WORK TO DO: In the entries that follow, the first line to write out is the one containing "Recreate this object", and the last is the one containing "fitter_core_rise = 2.0". Reproduce that stretch exactly, with nothing before or after it.

== MATERIAL FOR THIS EXERCISE

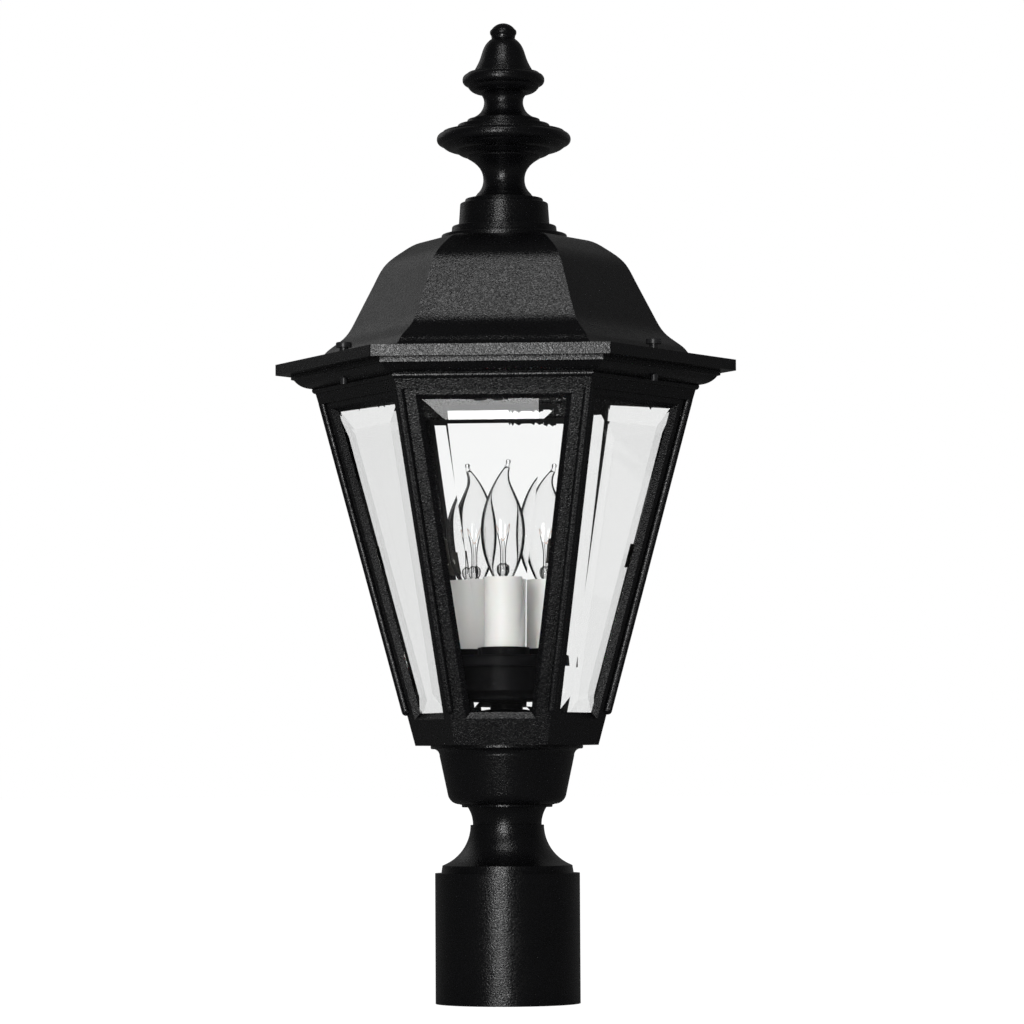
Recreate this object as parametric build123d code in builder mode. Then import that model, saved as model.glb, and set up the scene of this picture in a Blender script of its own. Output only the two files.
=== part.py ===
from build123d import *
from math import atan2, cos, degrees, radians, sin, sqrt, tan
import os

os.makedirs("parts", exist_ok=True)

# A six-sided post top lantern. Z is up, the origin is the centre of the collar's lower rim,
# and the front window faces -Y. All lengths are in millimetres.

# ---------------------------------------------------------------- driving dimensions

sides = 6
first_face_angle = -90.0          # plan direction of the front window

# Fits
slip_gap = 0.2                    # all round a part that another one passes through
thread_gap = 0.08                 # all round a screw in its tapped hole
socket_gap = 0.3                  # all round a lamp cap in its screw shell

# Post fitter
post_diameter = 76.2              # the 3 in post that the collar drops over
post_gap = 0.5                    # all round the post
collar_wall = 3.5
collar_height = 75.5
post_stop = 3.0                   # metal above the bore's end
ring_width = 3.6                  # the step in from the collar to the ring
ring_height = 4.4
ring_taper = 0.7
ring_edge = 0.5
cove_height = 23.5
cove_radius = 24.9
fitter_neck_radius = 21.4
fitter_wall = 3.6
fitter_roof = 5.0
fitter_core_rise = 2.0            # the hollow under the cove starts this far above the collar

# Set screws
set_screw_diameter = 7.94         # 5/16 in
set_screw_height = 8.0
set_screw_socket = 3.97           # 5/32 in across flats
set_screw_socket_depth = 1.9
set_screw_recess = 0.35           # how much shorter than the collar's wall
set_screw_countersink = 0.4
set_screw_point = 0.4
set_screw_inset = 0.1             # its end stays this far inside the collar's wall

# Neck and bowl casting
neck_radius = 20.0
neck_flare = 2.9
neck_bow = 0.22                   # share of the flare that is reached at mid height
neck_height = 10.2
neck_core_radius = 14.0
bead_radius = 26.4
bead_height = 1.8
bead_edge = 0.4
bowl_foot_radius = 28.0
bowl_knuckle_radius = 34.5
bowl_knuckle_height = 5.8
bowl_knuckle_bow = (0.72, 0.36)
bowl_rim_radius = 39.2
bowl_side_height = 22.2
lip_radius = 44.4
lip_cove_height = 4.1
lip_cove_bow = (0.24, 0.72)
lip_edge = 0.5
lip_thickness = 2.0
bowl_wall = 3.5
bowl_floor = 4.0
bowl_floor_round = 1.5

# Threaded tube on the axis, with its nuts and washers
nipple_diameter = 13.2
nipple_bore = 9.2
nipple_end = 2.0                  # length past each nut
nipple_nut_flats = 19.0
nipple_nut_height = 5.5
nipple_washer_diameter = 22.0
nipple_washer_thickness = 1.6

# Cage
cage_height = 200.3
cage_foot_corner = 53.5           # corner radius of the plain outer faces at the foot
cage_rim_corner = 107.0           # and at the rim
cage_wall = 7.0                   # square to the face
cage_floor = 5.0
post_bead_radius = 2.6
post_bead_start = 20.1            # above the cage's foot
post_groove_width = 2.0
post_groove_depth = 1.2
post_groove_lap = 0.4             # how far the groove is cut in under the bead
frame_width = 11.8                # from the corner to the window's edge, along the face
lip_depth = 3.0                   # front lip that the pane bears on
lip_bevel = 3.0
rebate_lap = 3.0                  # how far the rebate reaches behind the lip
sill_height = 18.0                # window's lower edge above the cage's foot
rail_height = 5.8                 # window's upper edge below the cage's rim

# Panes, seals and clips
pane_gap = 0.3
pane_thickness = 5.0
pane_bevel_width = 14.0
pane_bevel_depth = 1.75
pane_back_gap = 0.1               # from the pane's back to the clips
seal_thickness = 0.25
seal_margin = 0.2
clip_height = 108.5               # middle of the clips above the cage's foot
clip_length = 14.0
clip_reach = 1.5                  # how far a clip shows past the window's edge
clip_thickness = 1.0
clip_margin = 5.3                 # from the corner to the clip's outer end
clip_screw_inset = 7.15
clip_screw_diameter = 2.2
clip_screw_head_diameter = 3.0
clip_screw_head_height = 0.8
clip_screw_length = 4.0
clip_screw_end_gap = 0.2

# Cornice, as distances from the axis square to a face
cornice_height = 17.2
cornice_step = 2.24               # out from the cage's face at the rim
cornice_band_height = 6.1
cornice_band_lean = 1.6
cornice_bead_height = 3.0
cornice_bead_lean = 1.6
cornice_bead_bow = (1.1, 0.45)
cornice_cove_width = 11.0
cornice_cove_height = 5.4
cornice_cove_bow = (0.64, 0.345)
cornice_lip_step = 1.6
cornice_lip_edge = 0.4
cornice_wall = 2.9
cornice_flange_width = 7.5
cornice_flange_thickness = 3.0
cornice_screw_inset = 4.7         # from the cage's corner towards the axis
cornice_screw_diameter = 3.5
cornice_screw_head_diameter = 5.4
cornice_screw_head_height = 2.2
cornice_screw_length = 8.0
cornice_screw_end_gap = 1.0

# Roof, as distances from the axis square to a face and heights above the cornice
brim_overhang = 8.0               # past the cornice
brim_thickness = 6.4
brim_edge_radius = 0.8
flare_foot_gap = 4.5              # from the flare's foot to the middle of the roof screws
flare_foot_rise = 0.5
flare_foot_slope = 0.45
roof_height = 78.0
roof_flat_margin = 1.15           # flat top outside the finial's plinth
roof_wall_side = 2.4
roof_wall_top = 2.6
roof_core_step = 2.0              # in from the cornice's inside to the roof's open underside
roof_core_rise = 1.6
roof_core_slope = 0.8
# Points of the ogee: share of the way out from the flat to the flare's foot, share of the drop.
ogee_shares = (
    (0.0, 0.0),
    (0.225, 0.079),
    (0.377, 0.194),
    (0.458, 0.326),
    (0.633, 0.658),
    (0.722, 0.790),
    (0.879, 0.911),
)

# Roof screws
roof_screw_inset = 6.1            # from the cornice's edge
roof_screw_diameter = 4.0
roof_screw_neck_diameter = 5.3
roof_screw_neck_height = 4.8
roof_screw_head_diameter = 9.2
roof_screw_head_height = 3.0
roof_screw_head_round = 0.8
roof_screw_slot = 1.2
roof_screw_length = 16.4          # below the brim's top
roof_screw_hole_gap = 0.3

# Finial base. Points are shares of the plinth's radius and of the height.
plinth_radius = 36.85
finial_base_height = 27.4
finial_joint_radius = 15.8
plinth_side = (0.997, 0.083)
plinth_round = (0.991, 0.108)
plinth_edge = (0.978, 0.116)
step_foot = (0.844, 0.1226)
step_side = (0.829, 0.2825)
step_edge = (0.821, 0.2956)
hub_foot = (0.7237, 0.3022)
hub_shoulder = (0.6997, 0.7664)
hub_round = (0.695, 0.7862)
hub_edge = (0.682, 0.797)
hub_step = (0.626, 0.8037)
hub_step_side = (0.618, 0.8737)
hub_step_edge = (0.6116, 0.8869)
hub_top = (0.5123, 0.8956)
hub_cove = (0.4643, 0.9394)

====
== MATERIAL FOR THIS EXERCISE

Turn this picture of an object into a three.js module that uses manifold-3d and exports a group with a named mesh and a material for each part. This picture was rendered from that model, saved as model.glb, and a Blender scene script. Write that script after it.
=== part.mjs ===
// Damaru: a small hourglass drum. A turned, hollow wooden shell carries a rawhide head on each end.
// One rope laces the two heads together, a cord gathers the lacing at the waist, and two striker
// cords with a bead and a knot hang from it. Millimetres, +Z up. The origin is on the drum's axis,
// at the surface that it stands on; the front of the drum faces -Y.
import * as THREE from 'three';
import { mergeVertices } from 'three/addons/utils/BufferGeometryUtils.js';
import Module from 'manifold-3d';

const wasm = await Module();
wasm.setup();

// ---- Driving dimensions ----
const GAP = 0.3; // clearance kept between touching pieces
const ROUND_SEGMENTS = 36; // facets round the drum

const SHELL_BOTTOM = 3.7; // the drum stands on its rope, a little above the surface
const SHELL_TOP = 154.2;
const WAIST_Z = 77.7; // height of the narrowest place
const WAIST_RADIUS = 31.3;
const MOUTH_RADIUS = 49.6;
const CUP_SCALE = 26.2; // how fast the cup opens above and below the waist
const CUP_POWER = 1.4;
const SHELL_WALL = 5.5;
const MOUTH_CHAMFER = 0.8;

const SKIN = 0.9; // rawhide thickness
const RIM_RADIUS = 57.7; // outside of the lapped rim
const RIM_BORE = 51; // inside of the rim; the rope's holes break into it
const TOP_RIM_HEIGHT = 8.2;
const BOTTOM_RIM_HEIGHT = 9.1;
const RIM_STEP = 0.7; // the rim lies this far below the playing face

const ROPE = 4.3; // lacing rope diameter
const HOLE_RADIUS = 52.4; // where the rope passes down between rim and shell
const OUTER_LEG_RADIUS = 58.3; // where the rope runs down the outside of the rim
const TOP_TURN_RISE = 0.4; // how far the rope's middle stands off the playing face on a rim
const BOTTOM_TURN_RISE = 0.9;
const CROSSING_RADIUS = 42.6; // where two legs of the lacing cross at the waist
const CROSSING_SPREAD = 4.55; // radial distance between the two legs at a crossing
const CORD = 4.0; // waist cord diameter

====

ANSWER:
Recreate this object as parametric build123d code in builder mode. Then import that model, saved as model.glb, and set up the scene of this picture in a Blender script of its own. Output only the two files.
=== part.py ===
from build123d import *
from math import atan2, cos, degrees, radians, sin, sqrt, tan
import os

os.makedirs("parts", exist_ok=True)

# A six-sided post top lantern. Z is up, the origin is the centre of the collar's lower rim,
# and the front window faces -Y. All lengths are in millimetres.

# ---------------------------------------------------------------- driving dimensions

sides = 6
first_face_angle = -90.0          # plan direction of the front window

# Fits
slip_gap = 0.2                    # all round a part that another one passes through
thread_gap = 0.08                 # all round a screw in its tapped hole
socket_gap = 0.3                  # all round a lamp cap in its screw shell

# Post fitter
post_diameter = 76.2              # the 3 in post that the collar drops over
post_gap = 0.5                    # all round the post
collar_wall = 3.5
collar_height = 75.5
post_stop = 3.0                   # metal above the bore's end
ring_width = 3.6                  # the step in from the collar to the ring
ring_height = 4.4
ring_taper = 0.7
ring_edge = 0.5
cove_height = 23.5
cove_radius = 24.9
fitter_neck_radius = 21.4
fitter_wall = 3.6
fitter_roof = 5.0
fitter_core_rise = 2.0            # the hollow under the cove starts this far above the collar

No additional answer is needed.